Mr. Rabaut was twenty-six when he taught my yearbook class. Everyone loved him. When the first boxes of The Order of Odd-Fish arrived on my doorstep, I was reminded of the day our newly-printed yearbooks first arrived at our school. Mr. Rabaut held the yearbook high in front of our class and intoned, “We… made… a… book!” Somehow, that gave me chills.

 

Mr. Valinski was my European History teacher. He was certainly one of the wittiest and most urbane of my teachers. I loved his class so much that I actually bought the textbook when the year was over. It was an AP class, and I relished the nerdy thrill of cramming for the apocalyptic end-of-the-year test. My basement became a wild thicket of homemade flash card piles and timelines taped to the wall; I was enraptured by Otto von Bismarck, mesmerized by the Defenestration of Prague.

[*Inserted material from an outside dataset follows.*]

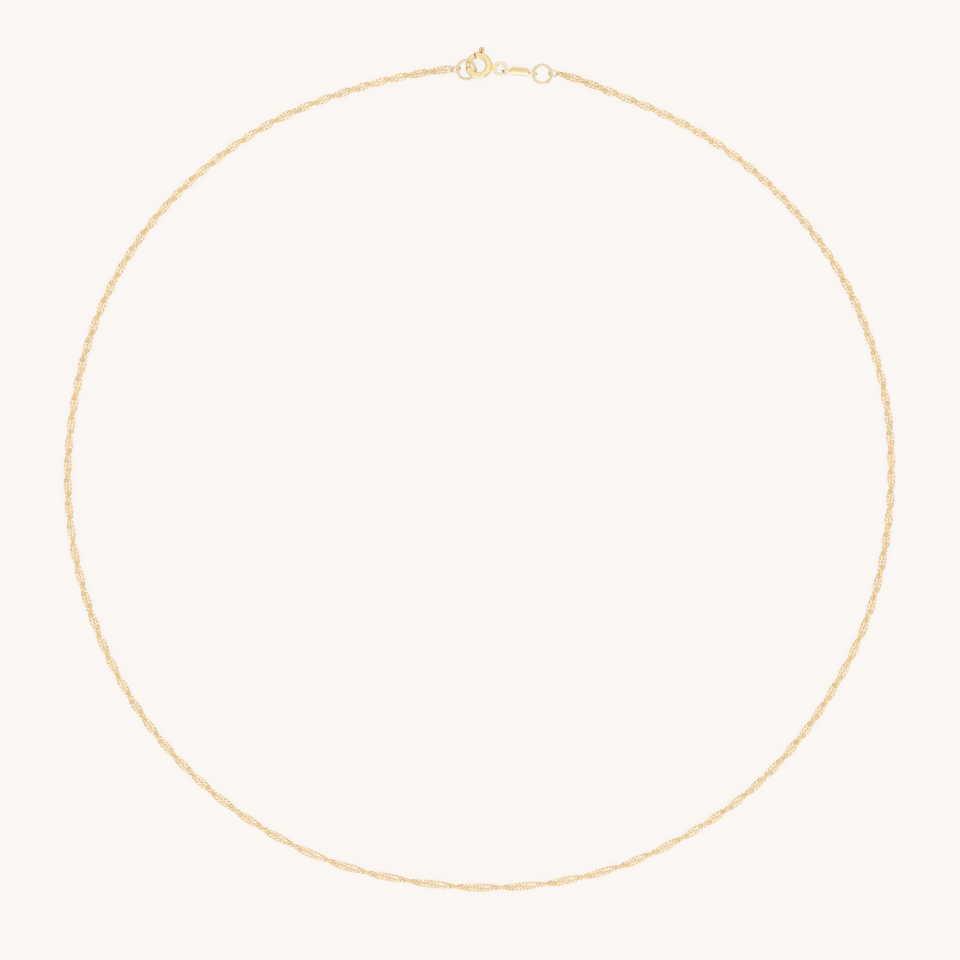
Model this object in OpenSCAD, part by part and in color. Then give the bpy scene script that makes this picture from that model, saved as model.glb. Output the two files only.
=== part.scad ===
// A fine gold curb chain twisted along its length, laid flat in a loop and closed by a spring ring clasp.
// X runs to the right, Y away from the wearer's front towards the clasp, and Z up from the table.
// Angles along the chain run clockwise from the clasp. Angles on the clasp run anticlockwise from +X.

/* [Chain] */
// Width of the twisted chain, which is also how high it stands off the table
chain_w = 1.45; // [1.2:0.05:1.8]
// Where the chain starts, after its link at the tag's end
chain_from = 11.1; // [11.1:0.1:20]
// Where the chain stops, before its link at the clasp's end
chain_to = 355.7; // [340:0.1:355.7]
// Wire of the round link at each end of the chain
end_wire = 0.28; // [0.25:0.01:0.3]
// Outside diameter of that link
end_link_d = 1.86; // [1.84:0.01:1.88]
// Lean of the left end link away from upright
left_lean = 45; // [44.5:0.5:45.5]
// Lean of the right end link away from upright
right_lean = 35; // [33:0.5:37]

/* [Jump rings] */
// Wire of both jump rings
ring_wire = 0.43; // [0.36:0.01:0.44]
// Outside diameter of the round jump ring between the tag and the chain
ring_d = 3.65; // [3.5:0.01:3.7]
// Outside width of the oval jump ring on the clasp
oval_w = 3.56; // [3.54:0.01:3.58]
// Outside length of the oval jump ring
oval_l = 4.04; // [4:0.01:4.08]
// Slope of the oval ring, which lies over the bolt and under the clasp's tube
oval_tilt = 25.8; // [25.6:0.1:26]

/* [Clasp] */
// Outside diameter of the clasp
clasp_d = 4.75; // [4.7:0.01:4.8]
// Diameter of its tube
tube_d = 1.1; // [1:0.01:1.12]
// Bore of the tube
bore_d = 0.92; // [0.9:0.01:0.94]
// Diameter of the bolt that slides in the tube
bolt_d = 0.86; // [0.78:0.01:0.88]
// Where the tube's mouth is, with the bolt coming out of it
mouth_at = 109; // [105:1:112]
// Where the bolt's tip enters the tube again
socket_at = 195; // [190:1:200]
// Where the trigger stands when the clasp is shut
trigger_at = 78.4; // [76:0.1:82]
// How far the trigger draws the bolt back
travel = 58; // [40:1:58]
// Diameter of the trigger's knob
knob_d = 0.95; // [0.8:0.01:1]
// Outside diameter of the eye soldered to the clasp
eye_d = 2.57; // [2.4:0.01:2.6]
// Wire of the eye
eye_wire = 0.53; // [0.45:0.01:0.55]

/* [Tag] */
// Length of the tag between the middles of its two loops
tag_span = 4.64; // [4.6:0.01:4.66]
// Length of the plate along its full width
plate_l = 2.76; // [2.4:0.01:2.8]
// Width of the plate across its arch
plate_w = 1.65; // [1.5:0.05:1.8]
// Thickness of the plate
plate_t = 0.22; // [0.18:0.01:0.3]
// Outside diameter of the two loops
loop_d = 1.64; // [1.6:0.01:1.66]
// Wire of the two loops
loop_wire = 0.36; // [0.3:0.01:0.38]

/* [Hidden] */
$fn = 48;
gold = [0.93, 0.83, 0.62];
bright_gold = [0.97, 0.9, 0.73];

// Distance from the middle of the loop to the chain, every 10 degrees
route_step = 10;
route_r = [
    72.9, 73.1, 72.2, 72.4, 72.8, 73.1,
    73.3, 73.2, 73.0, 72.6, 72.5, 72.6,
    72.5, 72.6, 72.7, 72.6, 72.6, 72.3,
    72.0, 71.9, 72.3, 72.5, 72.6, 72.7,
    72.7, 72.6, 72.7, 72.8, 72.9, 73.3,
    73.6, 73.6, 73.3, 73.0, 72.5, 72.5];

// The chain's envelope has eight sides and stands on one of them
chain_rings = 80;
chain_sides = 8;
chain_z = chain_w / 2;
chain_corner = chain_w / 2 / cos(180 / chain_sides);

// Places of the small parts, from the middle of the loop
clasp_at = [-0.27, 73.17, 0.934];
clasp_tilt = [-8.2, 3.5, 0];
clasp_r = (clasp_d - tube_d) / 2;
eye_at = -8.6;
eye_x = 3.93;
eye_r = (eye_d - eye_wire) / 2;
neck_t = 0.5;
neck_half_in = 0.78;
neck_half_out = 0.6;
knob_x = clasp_d / 2 + knob_d / 2 + 0.06;
post_d = 0.26;
slot_w = 0.34;
slot_margin = 4;
bolt_tail_at = trigger_at - 24;
bolt_tip_at = socket_at + 3;

oval_at = [-2.385, 72.41, 1.01];
oval_turn = 20;
ring_at = [10.99, 71.68, 0.73];

tag_at = [6.98, 71.965, loop_d / 2];
tag_turn = -5.35;
loop_r = (loop_d - loop_wire) / 2;
arch_r = 1.2;
arch_top = 0.15;
plate_roll = 26;
plate_aside = 0.08;
plate_end_l = 0.48;
plate_end_w = 0.5;

end_r = (end_link_d - end_wire) / 2;
link_left_at = [-4.25, 72.52, 0.98];
link_left_turn = [0, -33.5, -8];
link_right_at = [12.96, 71.78, 0.82];
link_right_turn = [0, 0, -6];

// A smooth curve through the radii, from the four nearest ones
function radius_near(i) = route_r[(i + len(route_r)) % len(route_r)];
function blend(a, b, c, d, t) =
    b + t * (c - a + t * (2 * a - 5 * b + 4 * c - d + t * (3 * b - a - 3 * c + d))) / 2;
function radius_at(angle) =
    let (i = floor(angle / route_step))
    blend(radius_near(i - 1), radius_near(i), radius_near(i + 1), radius_near(i + 2),
        angle / route_step - i);
function chain_point(angle, out, up) =
    [(radius_at(angle) + out) * sin(angle), (radius_at(angle) + out) * cos(angle), chain_z + up];
function ring_angle(i) = chain_from + (chain_to - chain_from) * i / (chain_rings - 1);
function corner_angle(j) = 360 * (j + 0.5) / chain_sides;

chain_points = [for (i = [0 : chain_rings - 1], j = [0 : chain_sides - 1])
    chain_point(ring_angle(i), chain_corner * cos(corner_angle(j)), chain_corner * sin(corner_angle(j)))];
last_ring = (chain_rings - 1) * chain_sides;

// The model's origin is under the middle of its box
knob_top = clasp_at[1] + knob_x * sin(trigger_at) * cos(clasp_tilt[0]) + knob_d / 2;
box_x = (max([for (p = chain_points) p[0]]) + min([for (p = chain_points) p[0]])) / 2;
box_y = (knob_top + min([for (p = chain_points) p[1]])) / 2;

module ring(radius, wire) {
    rotate_extrude()
        translate([radius, 0])
            circle(d = wire);
}

module rod_arc(radius, d, from, to) {
    rotate([0, 0, from])
        rotate_extrude(angle = to - from)
            translate([radius, 0])
                circle(d = d);
}

module on_table() {
    translate([-box_x, -box_y, 0])
        children();
}

module on_clasp() {
    on_table()
        translate(clasp_at)
            rotate(clasp_tilt)
                children();
}

// The space the twisted links fill, swept along the route
module chain() {
    color(gold)
        on_table()
            polyhedron(
                points = chain_points,
                faces = concat(
                    [[for (j = [0 : chain_sides - 1]) j]],
                    [[for (j = [0 : chain_sides - 1]) last_ring + chain_sides - 1 - j]],
                    [for (i = [0 : chain_rings - 2], j = [0 : chain_sides - 1])
                        let (a = i * chain_sides, b = a + chain_sides, k = (j + 1) % chain_sides)
                        [a + j, b + j, b + k, a + k]]
                ),
                convexity = 10);
}

// A closed round link that hooks the chain to a jump ring
module end_link(at, turn, lean) {
    color(gold)
        on_table()
            translate(at)
                rotate(turn)
                    rotate([90 - lean, 0, 0])
                        ring(end_r, end_wire);
}

module end_link_left() {
    end_link(link_left_at, link_left_turn, -left_lean);
}

module end_link_right() {
    end_link(link_right_at, link_right_turn, right_lean);
}

// The oval ring is two half rings joined by short straight wires
module jump_ring_left() {
    bend_r = (oval_w - ring_wire) / 2;
    straight = oval_l - oval_w;
    color(bright_gold)
        on_table()
            translate(oval_at)
                rotate([oval_tilt, 0, oval_turn]) {
                    translate([0, straight / 2, 0])
                        rod_arc(bend_r, ring_wire, 0, 180);
                    translate([0, -straight / 2, 0])
                        rod_arc(bend_r, ring_wire, 180, 360);
                    for (side = [-1, 1])
                        translate([side * bend_r, 0, 0])
                            rotate([90, 0, 0])
                                cylinder(d = ring_wire, h = straight, center = true);
                }
}

module jump_ring_right() {
    color(bright_gold)
        on_table()
            translate(ring_at)
                ring((ring_d - ring_wire) / 2, ring_wire);
}

// The hollow tube runs from its socket round to its mouth
module clasp_tube() {
    rotate([0, 0, socket_at])
        rotate_extrude(angle = 360 + mouth_at - socket_at)
            translate([clasp_r, 0])
                difference() {
                    circle(d = tube_d);
                    circle(d = bore_d);
                }
}

// The solder that joins the eye to the tube
module eye_neck() {
    tube_side = (clasp_r + bore_d / 2 + clasp_d / 2) / 2;
    eye_side = eye_x - eye_r;
    linear_extrude(height = neck_t, center = true)
        difference() {
            polygon([
                [clasp_r, -neck_half_in], [eye_side, -neck_half_out],
                [eye_side, neck_half_out], [clasp_r, neck_half_in]]);
            circle(r = tube_side);
        }
}

// The slot along the outer rim that the trigger slides in
module trigger_slot() {
    from = trigger_at - travel - slot_margin;
    rotate([0, 0, from])
        rotate_extrude(angle = travel + 2 * slot_margin)
            translate([clasp_r + bore_d / 4, -slot_w / 2])
                square([tube_d, slot_w]);
}

module clasp_ring() {
    color(gold)
        on_clasp()
            difference() {
                union() {
                    clasp_tube();
                    rotate([0, 0, eye_at]) {
                        eye_neck();
                        translate([eye_x, 0, 0])
                            ring(eye_r, eye_wire);
                    }
                }
                trigger_slot();
            }
}

// The sprung bolt, with the trigger's post and knob fixed to it
module clasp_bolt() {
    color(bright_gold)
        on_clasp() {
            rod_arc(clasp_r, bolt_d, bolt_tail_at, bolt_tip_at);
            rotate([0, 0, trigger_at]) {
                translate([clasp_r, 0, 0])
                    rotate([0, 90, 0])
                        cylinder(d = post_d, h = knob_x - clasp_r);
                translate([knob_x, 0, 0])
                    sphere(d = knob_d);
            }
        }
}

// The plate's arched section: x across the tag and y up
module arch_section() {
    half = asin(plate_w / 2 / arch_r);
    reach = 2 * arch_r;
    translate([0, arch_top - arch_r])
        intersection() {
            difference() {
                circle(r = arch_r);
                circle(r = arch_r - plate_t);
            }
            polygon([
                [0, 0], [reach * sin(half), reach * cos(half)],
                [0, reach], [-reach * sin(half), reach * cos(half)]]);
        }
}

// The plate seen from above, full width with a short taper at each end
module plate_outline() {
    tip = plate_l / 2 + plate_end_l;
    polygon([
        [-tip, -plate_end_w / 2], [-plate_l / 2, -plate_w / 2],
        [plate_l / 2, -plate_w / 2], [tip, -plate_end_w / 2],
        [tip, plate_end_w / 2], [plate_l / 2, plate_w / 2],
        [-plate_l / 2, plate_w / 2], [-tip, plate_end_w / 2]]);
}

// The plate lies rolled towards the front on its two upright loops
module tag() {
    color(gold)
        on_table()
            translate(tag_at)
                rotate([0, 0, tag_turn]) {
                    translate([0, plate_aside, 0])
                        rotate([plate_roll, 0, 0])
                            intersection() {
                                rotate([90, 0, 90])
                                    linear_extrude(height = tag_span, center = true)
                                        arch_section();
                                linear_extrude(height = loop_d, center = true)
                                    plate_outline();
                            }
                    for (side = [-1, 1])
                        translate([side * tag_span / 2, 0, 0])
                            rotate([90, 0, 0])
                                ring(loop_r, loop_wire);
                }
}

chain();
end_link_left();
end_link_right();
jump_ring_left();
jump_ring_right();
clasp_ring();
clasp_bolt();
tag();
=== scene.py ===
import math
import random

import bmesh
import bpy
from mathutils import Euler, Matrix, Vector


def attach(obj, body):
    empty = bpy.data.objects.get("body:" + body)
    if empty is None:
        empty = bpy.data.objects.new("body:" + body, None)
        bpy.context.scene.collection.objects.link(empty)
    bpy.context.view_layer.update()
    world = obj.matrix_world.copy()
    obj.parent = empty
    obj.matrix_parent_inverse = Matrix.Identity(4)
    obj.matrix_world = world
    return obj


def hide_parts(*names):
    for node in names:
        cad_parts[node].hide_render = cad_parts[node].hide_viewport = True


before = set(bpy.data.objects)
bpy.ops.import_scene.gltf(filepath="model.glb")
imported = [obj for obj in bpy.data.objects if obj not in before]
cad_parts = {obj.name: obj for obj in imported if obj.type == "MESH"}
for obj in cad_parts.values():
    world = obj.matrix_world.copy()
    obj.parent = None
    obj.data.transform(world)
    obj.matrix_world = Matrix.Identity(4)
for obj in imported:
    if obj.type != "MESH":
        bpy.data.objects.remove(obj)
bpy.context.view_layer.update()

# The table is a pale acrylic sheet lit from below, so that the necklace lies on it almost without a
# shadow. The room is one large soft light with a window low in front of the necklace, and what the gold
# mirrors below the level of the table is dimmer, apart from that window's glow.
mm = 0.001
table_size = 6.0
table_colour = (0.965, 0.930, 0.905, 1)
table_glow = 0.873
sheet_white = (0.117, 0.113, 0.110, 1)
sheet_cloud = (0.120, 0.116, 0.113, 1)
sheet_cloud_scale = 9.0
sheet_rough = 0.6
room_colour = (1.0, 0.975, 0.945, 1)
room_level = 1.08
overhead_dip = 0.12
window_colour = (1.06, 1.20, 1.62, 1)
low_colour = (0.62, 0.59, 0.56, 1)
low_window_colour = (0.89, 1.01, 1.20, 1)
backdrop_level = 0.93
# Where each light begins and where it is full, as the direction's share towards it
window_edges = (0.72, 0.80)
low_window_edges = (0.80, 0.92)
below_edges = (0.0, 0.01)
overhead_edges = (0.90, 0.98)


class Shade:
    """One socket of a material. Sums and products of these add the Math nodes that work them out."""

    def __init__(self, tree, socket=None):
        self.tree = tree
        self.socket = socket

    def node(self, kind, sockets, output=0, **settings):
        """Adds a node of that kind: its settings first, then the values or links of its sockets."""
        made = self.tree.nodes.new(kind)
        for name, value in settings.items():
            setattr(made, name, value)
        for name, value in sockets.items():
            if isinstance(value, Shade):
                self.tree.links.new(value.socket, made.inputs[name])
            else:
                made.inputs[name].default_value = value
        return Shade(self.tree, made.outputs[output] if made.outputs else None)

    def maths(self, operation, first, second):
        return self.node("ShaderNodeMath", {0: first, 1: second}, operation=operation)

    def part(self, axis):
        """The vector's X, Y or Z, as 0, 1 or 2."""
        return self.node("ShaderNodeSeparateXYZ", {"Vector": self}, output=axis)

    def __add__(self, other):
        return self.maths("ADD", self, other)

    def __rsub__(self, other):
        return self.maths("SUBTRACT", other, self)

    def __mul__(self, other):
        return self.maths("MULTIPLY", self, other)

    __radd__ = __add__
    __rmul__ = __mul__

    def between(self, low, high):
        """0 below low, 1 above high, and a smooth step between them."""
        return self.node(
            "ShaderNodeMapRange", {"Value": self, "From Min": low, "From Max": high},
            interpolation_type="SMOOTHSTEP")

    def tint(self, first, second):
        """The first colour where this is 0 and the second where it is 1."""
        return self.node(
            "ShaderNodeMix", {"Factor": self, 6: first, 7: second}, output=2, data_type="RGBA")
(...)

This was all due to Mr. Valinski’s fantastic teaching.

 

So, to all my teachers — including Mr. Clancy and Mrs. Miller, who couldn’t make it — I want to offer my heartfelt thanks. And thanks to everyone, family and friends, who came to the party. One of the nice things about publishing Odd-Fish is that it’s given me an excuse to get back in touch with a lot of great people from my past. It’s a treat.